3D code data
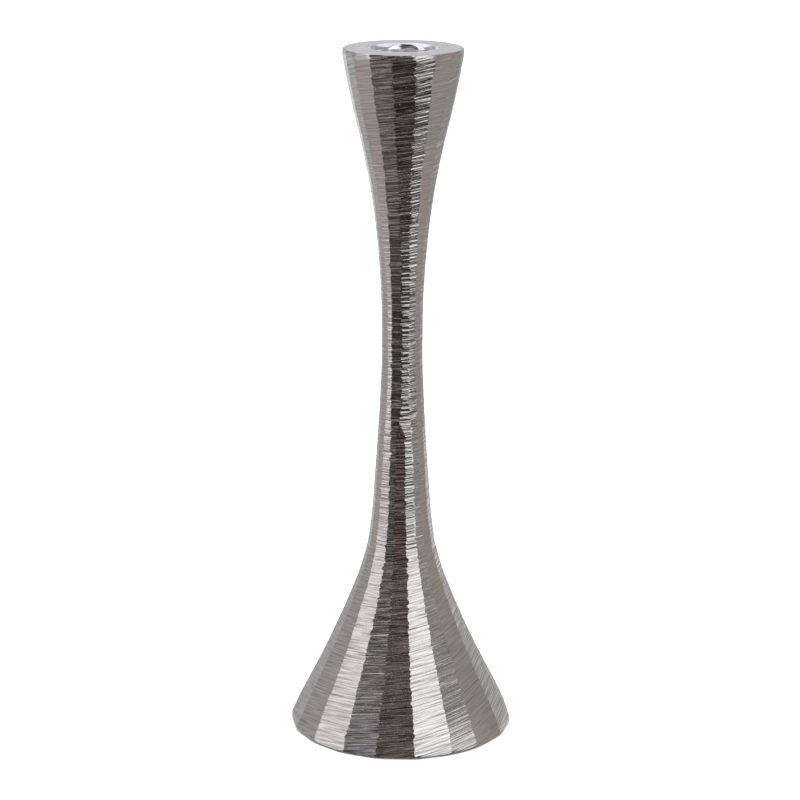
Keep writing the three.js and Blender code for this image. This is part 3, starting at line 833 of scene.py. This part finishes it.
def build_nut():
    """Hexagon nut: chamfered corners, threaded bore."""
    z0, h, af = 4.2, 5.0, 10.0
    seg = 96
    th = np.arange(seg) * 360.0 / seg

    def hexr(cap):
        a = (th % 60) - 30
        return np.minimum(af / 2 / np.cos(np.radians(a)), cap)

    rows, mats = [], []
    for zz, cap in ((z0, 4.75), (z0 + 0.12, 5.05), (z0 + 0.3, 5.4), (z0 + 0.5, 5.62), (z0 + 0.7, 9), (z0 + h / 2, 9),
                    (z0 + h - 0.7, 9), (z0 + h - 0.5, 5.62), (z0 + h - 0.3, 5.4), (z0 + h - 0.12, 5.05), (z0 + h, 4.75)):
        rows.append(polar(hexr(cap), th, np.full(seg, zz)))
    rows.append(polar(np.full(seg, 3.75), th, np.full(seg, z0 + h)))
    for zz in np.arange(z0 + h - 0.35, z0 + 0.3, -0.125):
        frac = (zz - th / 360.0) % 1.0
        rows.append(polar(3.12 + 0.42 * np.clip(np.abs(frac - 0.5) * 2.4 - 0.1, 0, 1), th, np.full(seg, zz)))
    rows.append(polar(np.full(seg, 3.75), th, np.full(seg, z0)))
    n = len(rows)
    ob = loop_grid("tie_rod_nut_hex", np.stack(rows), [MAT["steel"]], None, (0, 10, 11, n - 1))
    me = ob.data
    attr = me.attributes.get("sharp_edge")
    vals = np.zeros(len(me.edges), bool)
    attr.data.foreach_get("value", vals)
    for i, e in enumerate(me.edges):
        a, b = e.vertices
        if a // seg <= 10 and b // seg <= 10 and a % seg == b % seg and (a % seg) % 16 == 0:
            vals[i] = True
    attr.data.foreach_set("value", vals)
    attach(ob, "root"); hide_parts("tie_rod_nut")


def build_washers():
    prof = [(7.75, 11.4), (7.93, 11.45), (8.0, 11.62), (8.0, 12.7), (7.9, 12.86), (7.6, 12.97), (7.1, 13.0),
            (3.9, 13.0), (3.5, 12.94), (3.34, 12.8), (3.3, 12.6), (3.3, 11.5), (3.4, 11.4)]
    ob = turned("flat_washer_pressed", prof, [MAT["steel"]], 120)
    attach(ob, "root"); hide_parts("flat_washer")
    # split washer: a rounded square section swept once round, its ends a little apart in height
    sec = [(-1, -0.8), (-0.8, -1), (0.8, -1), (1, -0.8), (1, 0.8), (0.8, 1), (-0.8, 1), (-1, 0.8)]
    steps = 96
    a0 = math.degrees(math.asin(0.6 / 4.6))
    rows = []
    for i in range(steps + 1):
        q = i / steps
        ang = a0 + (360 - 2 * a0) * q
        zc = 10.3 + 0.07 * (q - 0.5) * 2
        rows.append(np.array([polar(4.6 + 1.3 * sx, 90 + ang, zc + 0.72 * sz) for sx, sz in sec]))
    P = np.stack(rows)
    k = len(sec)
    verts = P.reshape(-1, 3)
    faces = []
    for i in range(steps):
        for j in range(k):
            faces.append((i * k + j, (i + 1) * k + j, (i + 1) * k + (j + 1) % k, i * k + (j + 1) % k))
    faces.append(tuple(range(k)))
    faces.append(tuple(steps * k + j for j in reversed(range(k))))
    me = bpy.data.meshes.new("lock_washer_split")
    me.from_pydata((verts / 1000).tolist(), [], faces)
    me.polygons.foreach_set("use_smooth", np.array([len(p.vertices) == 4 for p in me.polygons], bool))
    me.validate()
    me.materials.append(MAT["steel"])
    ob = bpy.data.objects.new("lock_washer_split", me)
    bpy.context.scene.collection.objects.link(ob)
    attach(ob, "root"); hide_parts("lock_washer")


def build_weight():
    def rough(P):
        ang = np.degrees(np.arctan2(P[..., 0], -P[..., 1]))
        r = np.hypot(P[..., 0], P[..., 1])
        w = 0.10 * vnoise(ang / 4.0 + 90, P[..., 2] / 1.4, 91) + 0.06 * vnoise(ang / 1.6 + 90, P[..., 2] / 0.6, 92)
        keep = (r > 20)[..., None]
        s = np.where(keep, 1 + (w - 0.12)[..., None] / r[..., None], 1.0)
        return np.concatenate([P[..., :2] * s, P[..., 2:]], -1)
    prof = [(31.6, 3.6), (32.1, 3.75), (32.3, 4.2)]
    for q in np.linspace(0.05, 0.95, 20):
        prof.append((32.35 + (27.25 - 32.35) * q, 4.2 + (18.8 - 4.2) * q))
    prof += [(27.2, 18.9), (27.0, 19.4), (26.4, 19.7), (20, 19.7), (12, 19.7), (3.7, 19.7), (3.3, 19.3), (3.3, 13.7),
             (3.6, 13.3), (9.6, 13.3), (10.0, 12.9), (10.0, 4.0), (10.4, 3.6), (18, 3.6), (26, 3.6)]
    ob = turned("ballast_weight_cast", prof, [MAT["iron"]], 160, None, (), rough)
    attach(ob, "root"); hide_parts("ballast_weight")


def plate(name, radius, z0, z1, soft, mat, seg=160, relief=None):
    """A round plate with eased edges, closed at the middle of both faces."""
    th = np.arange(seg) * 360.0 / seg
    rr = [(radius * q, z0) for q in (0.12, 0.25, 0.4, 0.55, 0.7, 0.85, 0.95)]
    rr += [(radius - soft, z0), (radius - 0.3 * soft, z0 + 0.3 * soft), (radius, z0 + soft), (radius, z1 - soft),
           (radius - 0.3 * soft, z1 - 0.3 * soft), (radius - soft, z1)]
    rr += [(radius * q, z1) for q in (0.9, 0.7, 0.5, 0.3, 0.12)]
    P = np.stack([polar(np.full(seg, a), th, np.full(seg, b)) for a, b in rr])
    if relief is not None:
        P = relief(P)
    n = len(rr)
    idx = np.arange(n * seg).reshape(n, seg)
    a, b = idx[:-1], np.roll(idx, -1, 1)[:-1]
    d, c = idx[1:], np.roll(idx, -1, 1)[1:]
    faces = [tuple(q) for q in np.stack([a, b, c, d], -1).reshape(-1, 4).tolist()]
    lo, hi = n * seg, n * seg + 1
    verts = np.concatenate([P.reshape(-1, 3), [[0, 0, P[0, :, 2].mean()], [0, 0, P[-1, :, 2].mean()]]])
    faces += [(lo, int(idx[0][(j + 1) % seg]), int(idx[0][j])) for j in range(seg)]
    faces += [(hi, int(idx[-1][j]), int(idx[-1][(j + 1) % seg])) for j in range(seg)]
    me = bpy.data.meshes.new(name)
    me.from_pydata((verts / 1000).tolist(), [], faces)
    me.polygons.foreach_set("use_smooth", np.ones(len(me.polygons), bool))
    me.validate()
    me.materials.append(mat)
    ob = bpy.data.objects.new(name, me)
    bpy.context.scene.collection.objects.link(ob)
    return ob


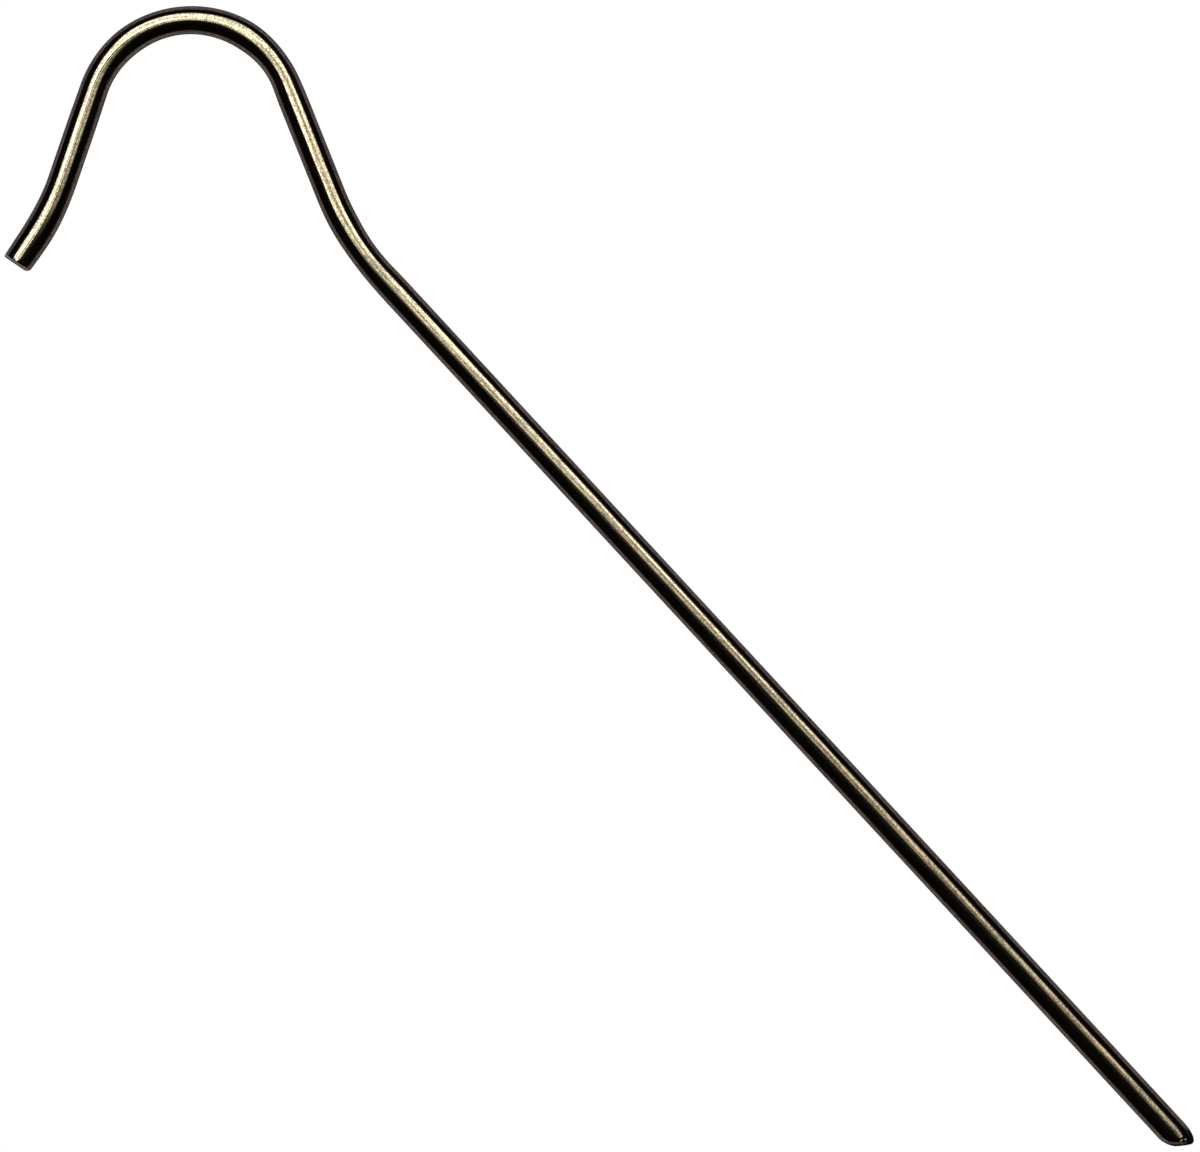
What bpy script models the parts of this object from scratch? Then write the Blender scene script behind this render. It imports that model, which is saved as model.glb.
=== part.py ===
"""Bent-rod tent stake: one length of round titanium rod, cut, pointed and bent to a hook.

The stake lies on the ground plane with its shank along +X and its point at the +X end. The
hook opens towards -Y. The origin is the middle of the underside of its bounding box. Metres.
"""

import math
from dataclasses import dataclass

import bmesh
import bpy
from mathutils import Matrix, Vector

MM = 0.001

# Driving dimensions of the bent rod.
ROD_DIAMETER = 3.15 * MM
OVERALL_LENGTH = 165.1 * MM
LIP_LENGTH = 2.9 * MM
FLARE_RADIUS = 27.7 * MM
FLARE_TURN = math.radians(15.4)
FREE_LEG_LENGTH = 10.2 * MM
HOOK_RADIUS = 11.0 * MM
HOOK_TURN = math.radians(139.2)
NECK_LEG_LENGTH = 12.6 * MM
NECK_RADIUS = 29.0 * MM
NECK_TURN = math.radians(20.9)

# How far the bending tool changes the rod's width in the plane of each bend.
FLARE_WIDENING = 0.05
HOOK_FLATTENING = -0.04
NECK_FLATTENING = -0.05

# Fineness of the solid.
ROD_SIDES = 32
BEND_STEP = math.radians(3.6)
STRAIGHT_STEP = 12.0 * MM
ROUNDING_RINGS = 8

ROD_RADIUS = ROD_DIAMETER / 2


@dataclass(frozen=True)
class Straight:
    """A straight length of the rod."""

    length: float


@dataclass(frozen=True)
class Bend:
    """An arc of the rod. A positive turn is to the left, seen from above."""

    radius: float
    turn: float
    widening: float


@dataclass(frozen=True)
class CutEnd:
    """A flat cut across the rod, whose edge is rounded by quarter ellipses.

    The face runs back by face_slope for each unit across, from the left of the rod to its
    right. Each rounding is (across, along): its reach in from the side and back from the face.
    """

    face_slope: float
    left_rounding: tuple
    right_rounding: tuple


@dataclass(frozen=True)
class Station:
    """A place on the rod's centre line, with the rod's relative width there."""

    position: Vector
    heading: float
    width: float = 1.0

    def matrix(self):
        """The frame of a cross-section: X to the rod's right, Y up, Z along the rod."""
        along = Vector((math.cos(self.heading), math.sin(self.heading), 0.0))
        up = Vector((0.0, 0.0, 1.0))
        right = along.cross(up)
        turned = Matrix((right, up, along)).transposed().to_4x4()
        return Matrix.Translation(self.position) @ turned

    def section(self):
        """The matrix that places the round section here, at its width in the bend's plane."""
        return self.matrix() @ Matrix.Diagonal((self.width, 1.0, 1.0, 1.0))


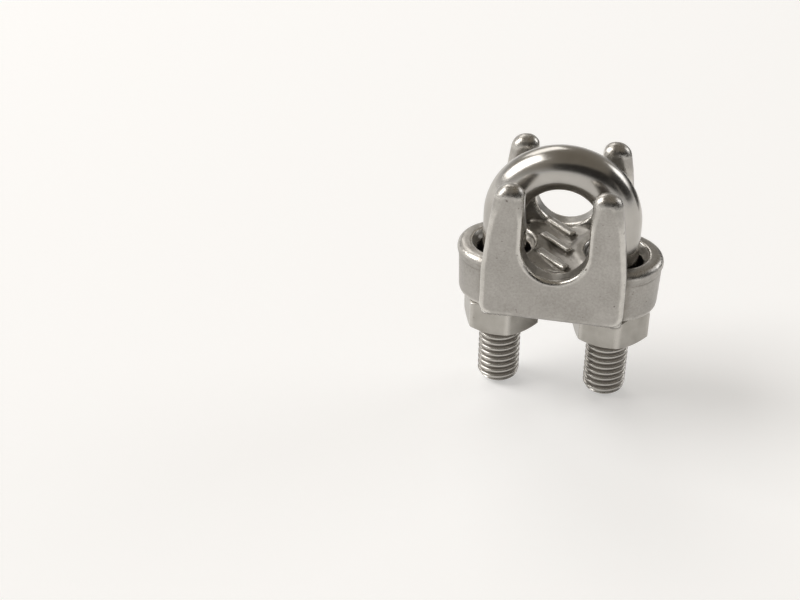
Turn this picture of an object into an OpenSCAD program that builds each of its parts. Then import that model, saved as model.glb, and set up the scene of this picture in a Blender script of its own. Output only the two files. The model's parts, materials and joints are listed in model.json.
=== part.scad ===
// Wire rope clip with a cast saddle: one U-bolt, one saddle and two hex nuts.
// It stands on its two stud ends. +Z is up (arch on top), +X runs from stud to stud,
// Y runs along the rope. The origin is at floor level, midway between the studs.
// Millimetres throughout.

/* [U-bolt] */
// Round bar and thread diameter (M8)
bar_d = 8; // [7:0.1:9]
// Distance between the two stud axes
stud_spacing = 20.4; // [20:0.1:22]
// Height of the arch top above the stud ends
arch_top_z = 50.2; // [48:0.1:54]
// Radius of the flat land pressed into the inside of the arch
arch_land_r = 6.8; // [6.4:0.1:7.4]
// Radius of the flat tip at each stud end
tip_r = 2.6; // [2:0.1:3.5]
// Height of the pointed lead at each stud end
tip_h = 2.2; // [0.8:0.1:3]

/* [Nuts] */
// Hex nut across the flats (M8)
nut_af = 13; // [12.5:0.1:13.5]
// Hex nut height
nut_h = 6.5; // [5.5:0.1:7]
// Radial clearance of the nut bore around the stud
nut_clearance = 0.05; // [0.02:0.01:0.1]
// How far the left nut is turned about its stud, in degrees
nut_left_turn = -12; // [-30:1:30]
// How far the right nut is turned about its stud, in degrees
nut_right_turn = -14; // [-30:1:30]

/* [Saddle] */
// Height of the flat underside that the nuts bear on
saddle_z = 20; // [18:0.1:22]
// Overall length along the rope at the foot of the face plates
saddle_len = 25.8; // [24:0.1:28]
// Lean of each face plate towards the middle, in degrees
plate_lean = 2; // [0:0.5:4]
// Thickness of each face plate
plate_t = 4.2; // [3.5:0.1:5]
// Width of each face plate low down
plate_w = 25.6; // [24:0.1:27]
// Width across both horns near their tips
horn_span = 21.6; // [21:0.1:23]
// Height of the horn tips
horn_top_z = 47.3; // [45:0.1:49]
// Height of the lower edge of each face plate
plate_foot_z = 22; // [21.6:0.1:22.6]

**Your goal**
Return every line containing "attach".

**Answer for this exercise**
    attach(ob, "root"); hide_parts("tie_rod_nut")
    attach(ob, "root"); hide_parts("flat_washer")
    attach(ob, "root"); hide_parts("lock_washer")
    attach(ob, "root"); hide_parts("ballast_weight")